AUSTIN -- After years of complaints from Texans who want better roads and highways, state officials are loosening the purse strings on billions of dollars in not only gas tax revenue but also general state funds to relieve gridlock in metro areas such as Dallas-Fort Worth.
This week, the Texas Transportation Commission approved spending for expected projects like the Chisholm Trail Parkway and the DFW Connector, as well as millions for other projects in the region.
Much of the financial relief is coming from $5 billion in Proposition 12 bonds, which were approved by voters and will be repaid by the state's general fund instead of the chronically short gas tax fund. About $2 billion of that has been spent, but the commission agreed Thursday to spend the remaining $3 billion on projects large and small statewide.
"It is a big deal," said Michael Morris, transportation director for the North Central Texas Council of Governments. "We argued that it needed to be distributed fairly, and the Legislature listened to us."
Bridges and roads
Of that $3 billion, $856 million is coming to Dallas-Fort Worth, including $551 million for improvements to an area near downtown Dallas that has become known by planners as the Horseshoe project because of the corridor's shape. The Horseshoe includes replacement of bridges crossing the Trinity River at Interstates 30 and 35E.
Several Fort Worth-area projects were pegged for Proposition 12 money, including $32 million to bring back some previously cut elements of the Texas 114/121 DFW Connector in Grapevine, $11 million for the U.S. 377/Cresson Bypass in Johnson County, and $8 million for Farm Road 1884 and Interstate 30/Walsh Ranch Parkway in Parker County.
In Tarrant County, there's also $3.9 million for the I-30 managed HOV lane and $23.5 million for thoroughfare improvements -- including Farm Road 1938 and U.S. 377 in Benbrook. Finally, there's $2.6 million for U.S. 287 from I-35W to Avondale-Haslet Road.
In Wise County, there's $8 million for a realignment of U.S. 287 and Business 287.
The Transportation Department distributed the Proposition 12 money in various ways, with the agency's 26 districts splitting $1.4 billion, metro planning organizations such as the council of governments getting $600 million for projects in their area, $500 million for bridges, $200 million for statewide connectivity, including in rural areas, and $200 million for congestion relief in the four largest metro areas.
In Central Texas, $200 million was pegged for the expansion of I-35 through Temple. The funding is the final piece needed to make I-35 a six-lane highway from San Antonio to Hillsboro.

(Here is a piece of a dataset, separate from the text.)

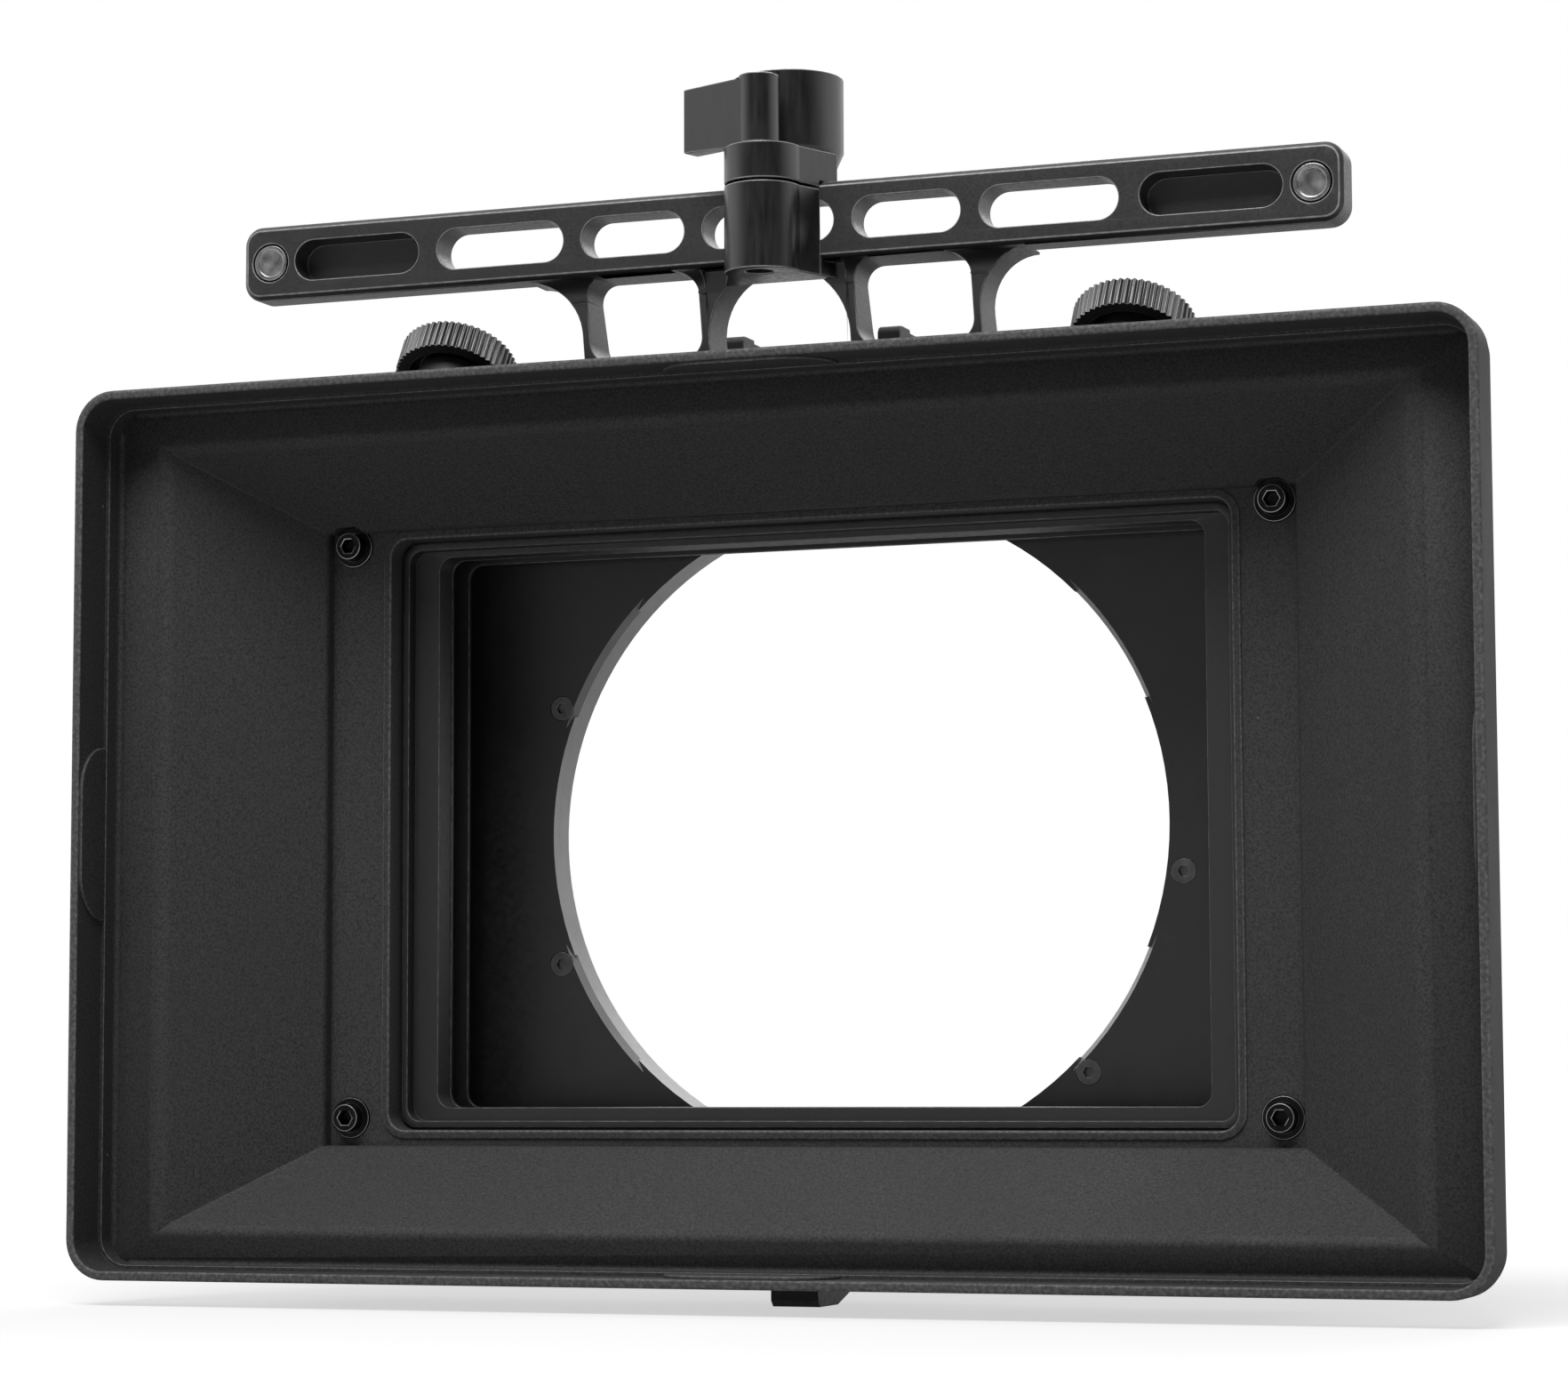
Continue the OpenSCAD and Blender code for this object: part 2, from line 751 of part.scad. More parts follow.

In West Texas, $230 million was directed to the Ports to Plains corridor, including U.S. 87, U.S. 277 and Texas 349. The program should help assuage concerns about whether transportation funds were being handled fairly statewide, commission member Bill Meadows of Fort Worth said.
"Proposition 12 needs to be viewed more holistically before people reach conclusions about any unfairness in this," he said.
Trail and TIGER
The five-member transportation commission also:
Agreed to co-sign on the North Texas Tollway Authority's debt to build Chisholm Trail Parkway, a planned 28-mile toll road from I-30 near downtown Fort Worth to U.S. 67 in Cleburne.
Commission member Ted Houghton of El Paso initially opposed the so-called toll equity loan, saying he didn't want tax dollars at risk on a tollway project. But on Thursday, Houghton said he had concluded that interest rates were so attractive that the cost of financing the project had dropped dramatically. He said he was comfortable with accepting the remote risk that state money might someday be needed.
Chisholm Trail Parkway "will help address the transportation needs for the entire North Texas region, and especially Johnson and Tarrant counties," said state Rep. Rob Orr, R-Burleson.
Approved an application for federal TIGER III funds -- TIGER is an acronym for Transportation Investment Generating Economic Recovery -- that would include $537 million to widen I-35W from I-30 to North Loop 820, making it the next phase of the North Tarrant Express project. The application also includes $200 million for expansion of I-35E north of Dallas.